Sometimes previous sources of dopamine no longer become available to you. The new low sodium diet I was forced to adopt because of a medical condition unfortunately destroyed the food I previously derived so much pleasure from. But I was ultimately able to replace it with a far higher quality source: exercise. While it took me a while to get to this point, I now totally understand and appreciate the runner's high. The way I feel after a run is just incredible. The way it makes my lungs feel. The endorphins. The accomplishment of achieving new personal records. I am quite literally addicted to exercise which I couldn't have imagined earlier in my life. I hope you can find your own exercise addiction as well.

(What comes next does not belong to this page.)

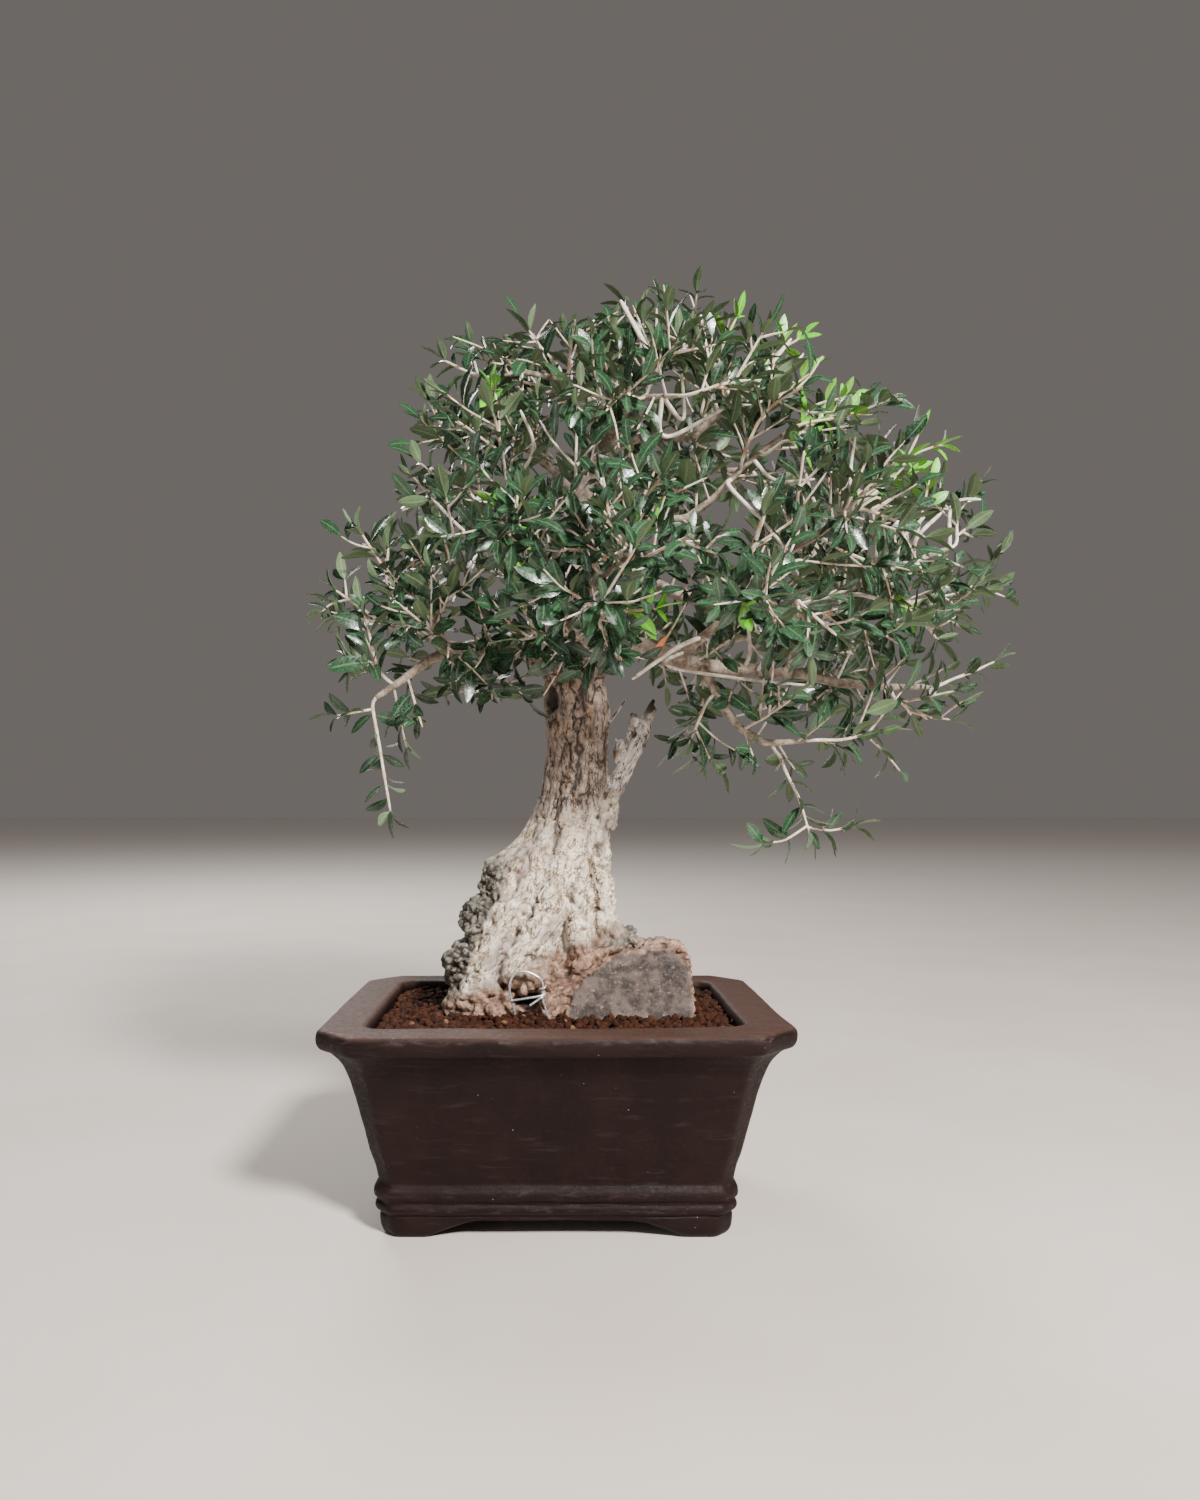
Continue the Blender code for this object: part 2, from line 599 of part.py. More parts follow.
def make_wire():
    left = [(*WIRE_LEFT, WIRE_UNDERSIDE), (*WIRE_LEFT, 60)]
    right = [(*WIRE_RIGHT, 60), (*WIRE_RIGHT, WIRE_UNDERSIDE)]
    path = [Vector(point) for point in left] + smooth_path(WIRE_ARCH, 6) + [Vector(point) for point in right]
    rings = tube_rings(path + path[:1], WIRE_RADIUS, WIRE_RADIUS, 6)[:-1]
    points = [point for ring in rings for point in ring]
    faces = []
    for row in range(len(rings)):
        after = (row + 1) % len(rings)
        for side in range(6):
            next_side = (side + 1) % 6
            faces.append((row * 6 + side, row * 6 + next_side, after * 6 + next_side, after * 6 + side))
    wire = solid("tie_wire", points, faces, "wire")
    extra = [tube("cross", smooth_path(WIRE_CROSS, 8), WIRE_RADIUS, WIRE_RADIUS, 6),
             tube("tail", smooth_path(WIRE_TAIL, 5), WIRE_RADIUS, WIRE_RADIUS, 6)]
    return shade(joined(wire, extra), 60)


def limb_points():
    """Every few millimetres along each leafy limb: place, heading, radius and share along it."""
    found = []
    for name, (start, end, points) in LIMBS.items():
        if name in BARE_LIMBS:
            continue
        path = smooth_path(points, LIMB_SEGMENT)
        legs = len(path) - 1
        for leg in range(legs):
            heading = (path[leg + 1] - path[leg]).normalized()
            steps = math.ceil((path[leg + 1] - path[leg]).length / 5)
            for step in range(1, steps + 1):
                share = (leg + step / steps) / legs
                place = path[leg].lerp(path[leg + 1], step / steps)
                found.append((place, heading, start + (end - start) * share, share))
    return found


def twig_start(tip, places, taken):
    """Where a twig to this tip leaves the limbs: near, ahead along the limb, and not crowded."""
    best = None
    for place, heading, radius, share in places:
        away = tip - place
        reach = away.length
        if reach < 24 or LIMB_END < share < 1:
            continue
        along = away.normalized().dot(heading)
        crowding = sum(14 for other in taken if (other - place).length < 9)
        cost = reach * (1.5 - 0.55 * along) + crowding + (18 if radius > 5 else 0)
        if best is None or cost < best[0]:
            best = (cost, place, heading, radius, share)
    return best[1:]


def clear_of_limb(place, radius, direction, crowd):
    """The point on a straight line out of the limb where a twig's flat end is just clear of it."""
    reach = radius * 0.5
    while True:
        start = place + direction * reach
        if not crowd.hits(*sheath([start - direction * GAP, start + direction * (radius + 4)], TWIG_RADIUS + 0.15)):
            return start
        reach += 0.15


def outward(heading, straight):
    """The direction in which a twig leaves a limb: mostly square to it, on the side of its tip."""
    square = (straight - heading * straight.dot(heading)).normalized()
    return (square + heading * 0.35 * math.copysign(1, straight.dot(heading))).normalized()


def rooted(route, places, crowd):
    """A drawn twig's route, starting just clear of the limb that it grows from."""
    open_places = [row for row in places if not LIMB_END < row[3] < 1]
    place, heading, radius, share = min(open_places, key=lambda row: (row[0] - route[0]).length)
    if share == 1:
        start = place + heading * (GAP + 0.1)
        return [start, start + heading * 3, *route[1:]]
    direction = outward(heading, (route[1] - route[0]).normalized())
    start = clear_of_limb(place, radius, direction, crowd)
    return [start, start + direction * 3, *route[1:]]


class Spray:
    """A leafy stem: its twigs as routes with thickness, and the leaves along them."""

    def __init__(self, name, seed):
        self.name = name
        self.draw = random.Random(seed)
        self.routes = []
        self.leaves = []
        self.drawn = False


def leaf_body(base, along, face_up, length, width, thickness):
    """A blade with a pointed base and tip, flat above and keeled below, arched a little."""
    across = along.cross(face_up).normalized()
    face_up = across.cross(along).normalized()
    points = [base]
    for share, wide, rise in LEAF_STATIONS:
        middle = base + along * (length * share) + face_up * (length * rise)
        points.append(middle + across * (width / 2 * wide))
        points.append(middle - across * (width / 2 * wide))
    points.append(base + along * length)
    points.append(base + along * (length * 0.48) + face_up * (length * 0.03 - thickness))
    rim = (0, 1, 3, 5, 4, 2)
    faces = [(0, 1, 2), (1, 3, 4), (1, 4, 2), (3, 5, 4)]
    faces += [(rim[index - 1], rim[index], 6) for index in range(6)]
    return points, faces


def tree_of(points, faces):
    return BVHTree.FromPolygons([Vector(point) for point in points], faces, epsilon=0.0)


def points_and_faces(thing):
    return [point.co / MM for point in thing.data.vertices], [tuple(face.vertices) for face in thing.data.polygons]


class Crowd:
    """What stands already, to keep new twigs and leaves clear of it."""

    def __init__(self):
        self.trees = []

    def add(self, points, faces):
        lows = Vector([min(point[axis] for point in points) for axis in range(3)])
        highs = Vector([max(point[axis] for point in points) for axis in range(3)])
        self.trees.append((lows, highs, tree_of(points, faces)))

    def hits(self, points, faces):
        lows = [min(point[axis] for point in points) for axis in range(3)]
        highs = [max(point[axis] for point in points) for axis in range(3)]
        tree = None
        for low, high, other in self.trees:
            if any(lows[axis] > high[axis] or highs[axis] < low[axis] for axis in range(3)):
                continue
            tree = tree or tree_of(points, faces)
            if other.overlap(tree):
                return True
        return False


def twig_path(spray, start, direction, tip, bow):
    """A slightly bowed route from a start, first straight along its direction, to a tip."""
    span = (tip - start).length
    knee = start + direction * min(5.0, span * 0.2)
    side = Vector([spray.draw.uniform(-bow, bow) for _ in range(3)])
    middle = (knee + tip) / 2 + side
    return [start, knee, middle, tip]


def sheath(path, radius, sides=4):
    return lofted(tube_rings(path, radius, radius, sides))


def lay_main(spray, tip, places, taken, crowd):
    """The main twig's route from a limb to its tip, clear of what stands already."""
    tip = Vector(tip)
    place, heading, radius, share = twig_start(tip, places, taken)
    for attempt in range(TRIES * 3):
        if share == 1:
            direction = heading
            start = place + heading * (GAP + 0.1)
        else:
            direction = outward(heading, (tip - place).normalized())
            start = clear_of_limb(place, radius, direction, crowd)
        path = twig_path(spray, start, direction, tip, 4 + attempt * 0.6)
        near = (start - place).length < radius + 2.5
        beyond = [start + direction * 3, *path[1:]]
        if near and not crowd.hits(*sheath(path, TWIG_RADIUS + 0.1)) and not crowd.hits(
                *sheath(beyond, TWIG_RADIUS + CLEARANCE)):
            taken.append(place)
            return path
        tip = tip + Vector([spray.draw.uniform(-2.5, 2.5) for _ in range(3)])
        if attempt % 6 == 5:
            place, heading, radius, share = twig_start(tip, places, [*taken, place, place, place])
    return None


def lay_shoots(spray, main, count, crowd):
    """Side shoots leave the outer part of the main twig to either side."""
    turn = spray.draw.uniform(0, math.tau)
    for index in range(count):
        for attempt in range(TRIES):
            share = 0.35 + 0.6 * (index + spray.draw.uniform(0.1, 0.9)) / count
            step = share * (len(main) - 1)
            low = min(int(step), len(main) - 2)
            start = main[low].lerp(main[low + 1], step - low)
            heading = (main[low + 1] - main[low]).normalized()
            side = heading.orthogonal().normalized()
            side.rotate(Matrix.Rotation(turn + index * 2.4 + spray.draw.uniform(-0.5, 0.5), 3, heading))
            direction = (heading * 0.75 + side * 0.8 + UP * 0.12).normalized()
            length = SHOOT_LENGTH * spray.draw.uniform(0.75, 1.15)
            end = start + direction * length + UP * spray.draw.uniform(-4, 5)
            path = [start, end]
            if not crowd.hits(*sheath([start + direction * 0.5, end], SHOOT_RADIUS + CLEARANCE)):
                spray.routes.append((path, SHOOT_RADIUS, SHOOT_RADIUS, 3))
                break


def lay_leaves(spray, path, radius, crowd, size, most_pairs):
    """Opposite pairs, each turned a quarter from the last, and one leaf at the tip."""
    lengths = [0.0]
    for a, b in zip(path, path[1:]):
        lengths.append(lengths[-1] + (b - a).length)
    total = lengths[-1]
    quarter = spray.draw.uniform(0, math.tau)
    for node in range(most_pairs + 1):
        along = total - node * LEAF_STEP - 0.2
        if along < 4:
            break
        leg = max(index for index in range(len(path) - 1) if lengths[index] <= along)
        share = (along - lengths[leg]) / max(lengths[leg + 1] - lengths[leg], 1e-6)
        base = path[leg].lerp(path[leg + 1], min(share, 1.0))
        heading = (path[leg + 1] - path[leg]).normalized()
        sides = 1 if node == 0 else 2
        for side_index in range(sides):
            if node and spray.draw.random() > LEAVES_KEPT:
                continue
            for attempt in range(TRIES):
                angle = quarter + node * math.pi / 2 + side_index * math.pi
                angle += spray.draw.uniform(-0.35, 0.35) * (1 + attempt * 0.35)
                side = heading.orthogonal().normalized()
                side.rotate(Matrix.Rotation(angle, 3, heading))
                lean = 0.12 if node == 0 else spray.draw.uniform(0.8, 1.25)
                direction = (heading * math.cos(lean) + side * math.sin(lean)).normalized()
                length = LEAF_LENGTH * size * spray.draw.uniform(0.72, 1.25)
                width = length * LEAF_SLIMNESS * spray.draw.uniform(0.8, 1.2)
                face = (heading * 0.6 + UP * 0.9 + side * 0.1).normalized()
                if abs(face.dot(direction)) > 0.9:
                    face = heading.cross(side)
                foot = base + direction * (0 if node else -1.0)
                shape = leaf_body(foot, direction, face, length, width, LEAF_THICKNESS)
                fat = leaf_body(foot + direction * (radius + 0.6), direction, face, length, width + 2 * CLEARANCE,
                                LEAF_THICKNESS + 2 * CLEARANCE)
                if not crowd.hits(*fat):
                    spray.leaves.append(shape)
                    crowd.add(*shape)
                    break


def united(name, pieces):
    """One body from overlapping pieces. Where they don't unite at once, they go on one by one,
    each moved a hair if need be, and a piece that still won't join is left off."""
    base = solid(name, *pieces[0])
    joined(base, [solid("piece", *piece) for piece in pieces[1:]])
    if is_one_body(base.data):
        return base
    bpy.data.objects.remove(base, do_unlink=True)
    base = solid(name, *pieces[0])
    for points, faces in pieces[1:]:
        before = base.data
        for nudge in NUDGES:
            moved = [Vector(point) + Vector((nudge, -nudge, nudge)) for point in points]
            base.data = before.copy()
            joined(base, [solid("piece", moved, faces)])
            if is_one_body(base.data):
                break
        else:
            base.data = before
    return base


def spray_object(spray, look):
    """The twigs and leaves of one stem, united."""
    twigs = [lofted(tube_rings(*route)) for route in spray.routes]
    thing = united(spray.name, twigs + spray.leaves)
    thing.data.materials.clear()
    thing.data.materials.append(material(look))
    return shade(thing, 30)


def grow_sprays(wood):
    places = limb_points()
    taken = []
    crowd = Crowd()
    crowd.add(*points_and_faces(wood))
    drawn = [("spray_", "leaves", TOP_SPRAY), ("spray_", "leaves", DRAWN_SPRAYS), ("", "young_leaves", YOUNG_SPRAYS)]
    plans = []
    for prefix, look, group in drawn:
        for name, routes in group.items():
            plans.append((prefix + name, look, [[Vector(point) for point in route] for route in routes]))
    for name, tip in SPRAY_TIPS.items():
        plans.append(("spray_" + name, "leaves", tip))
    sprays = []
    for seed, (name, look, plan) in enumerate(plans):
        spray = Spray(name, seed + 1)
        if isinstance(plan, list):
            spray.drawn = True
            for index, route in enumerate(plan):
                if not index:
                    route = rooted(route, places, crowd)
                    taken.append(route[0])
                radius = TWIG_RADIUS if index == 0 else SHOOT_RADIUS
                spray.routes.append((route, radius, radius * 0.85, 3 if index else 4))
        else:
            path = lay_main(spray, plan, places, taken, crowd)
            if path is None:
                continue
            spray.routes.append((path, TWIG_RADIUS, TWIG_RADIUS * 0.75, 3))
            lay_shoots(spray, path, SHOOTS_A_SPRAY, crowd)
        for route, radius, _, _ in spray.routes:
            crowd.add(*sheath(route, radius + CLEARANCE))
        sprays.append((spray, look))
    for spray, look in sprays:
        young = look == "young_leaves"
        for path, radius, _, _ in spray.routes:
            lay_leaves(spray, path, radius, crowd, 0.8 if young else 1.0, 2 if young or spray.drawn else MOST_PAIRS)
        spray_object(spray, look)


def centre_over_origin():
    """Moves every mesh so that the middle of the whole box stands over the origin."""
    corners = [point.co for thing in bpy.data.objects for point in thing.data.vertices]
    middle = [(min(c[axis] for c in corners) + max(c[axis] for c in corners)) / 2 for axis in range(2)]
    shift = Matrix.Translation((-middle[0], -middle[1], 0))
    for thing in bpy.data.objects:
        thing.data.transform(shift)


def main():
    clear_scene()
    make_pot()
    make_mesh("drainage_mesh_left", -DRAIN_X)
    make_mesh("drainage_mesh_right", DRAIN_X)
    make_wire()
    make_soil()
    wood = make_wood()
    grow_sprays(wood)
    centre_over_origin()


main()
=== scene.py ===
"""Olive bonsai: the finish of every surface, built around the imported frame.

Shapes are worked out in millimetres from the floor under the middle of the pot, with X to the
right, Y away from the front and Z up, and become metres as each mesh is made.
"""

import math
import random
from collections import defaultdict

import bmesh
import bpy
import numpy as np
from mathutils import Matrix, Vector, noise
from mathutils.bvhtree import BVHTree


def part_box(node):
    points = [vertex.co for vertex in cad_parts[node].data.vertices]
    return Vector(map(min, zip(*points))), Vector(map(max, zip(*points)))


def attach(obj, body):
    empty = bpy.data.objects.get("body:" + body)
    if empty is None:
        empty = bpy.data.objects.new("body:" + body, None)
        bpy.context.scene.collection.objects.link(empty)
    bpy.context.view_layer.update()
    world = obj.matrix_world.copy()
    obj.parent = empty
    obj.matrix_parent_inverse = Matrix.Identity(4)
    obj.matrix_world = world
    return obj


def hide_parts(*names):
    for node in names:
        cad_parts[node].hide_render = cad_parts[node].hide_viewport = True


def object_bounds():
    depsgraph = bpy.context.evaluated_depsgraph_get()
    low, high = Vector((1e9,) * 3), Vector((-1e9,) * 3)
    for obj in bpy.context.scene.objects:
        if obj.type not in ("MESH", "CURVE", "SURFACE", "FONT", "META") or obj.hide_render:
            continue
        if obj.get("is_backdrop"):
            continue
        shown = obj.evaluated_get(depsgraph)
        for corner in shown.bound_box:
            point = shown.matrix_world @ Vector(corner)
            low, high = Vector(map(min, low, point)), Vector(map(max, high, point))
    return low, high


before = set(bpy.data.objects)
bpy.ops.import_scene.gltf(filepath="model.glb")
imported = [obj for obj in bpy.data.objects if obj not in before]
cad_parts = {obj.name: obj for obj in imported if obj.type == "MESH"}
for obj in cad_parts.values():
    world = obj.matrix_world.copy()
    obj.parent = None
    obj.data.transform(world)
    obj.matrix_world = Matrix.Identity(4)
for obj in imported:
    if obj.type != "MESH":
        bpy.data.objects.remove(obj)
CAD_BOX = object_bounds()

MM = 0.001
UP = Vector((0, 0, 1))
POT_LOW, POT_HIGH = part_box("pot")
HOME = Vector(((POT_LOW.x + POT_HIGH.x) / 2, (POT_LOW.y + POT_HIGH.y) / 2, 0)) / MM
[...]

I ultimately realized the very best dopamine hit for me was one that was difficult to produce yet so satisfying. I think it stems from some impactful experiences I had in my youth. I absolutely loved a few of my high school teachers. What was amazing about them wasn't just that they were energetic and were great at teaching, but they went well beyond teaching and actually inspired me to love learning, to love certain subjects, to want to pursue certain careers. At one point I wanted to be a teacher so I could give back to others in a similar way. While I never pursued that route, I have found ways throughout my life to inspire others. And I can't tell you just how incredible it feels when someone tells you that you personally inspired them. I keep a list of every time someone has told me this and seek to find new ways to inspire others. Because for me personally, it's the greatest dopamine hit of all.
Zoe - While we can't escape our biology and the dopamine-driven chemical pathways that make us human, we do get to decide which dopamine hits we allow ourselves to indulge in. So choose wisely.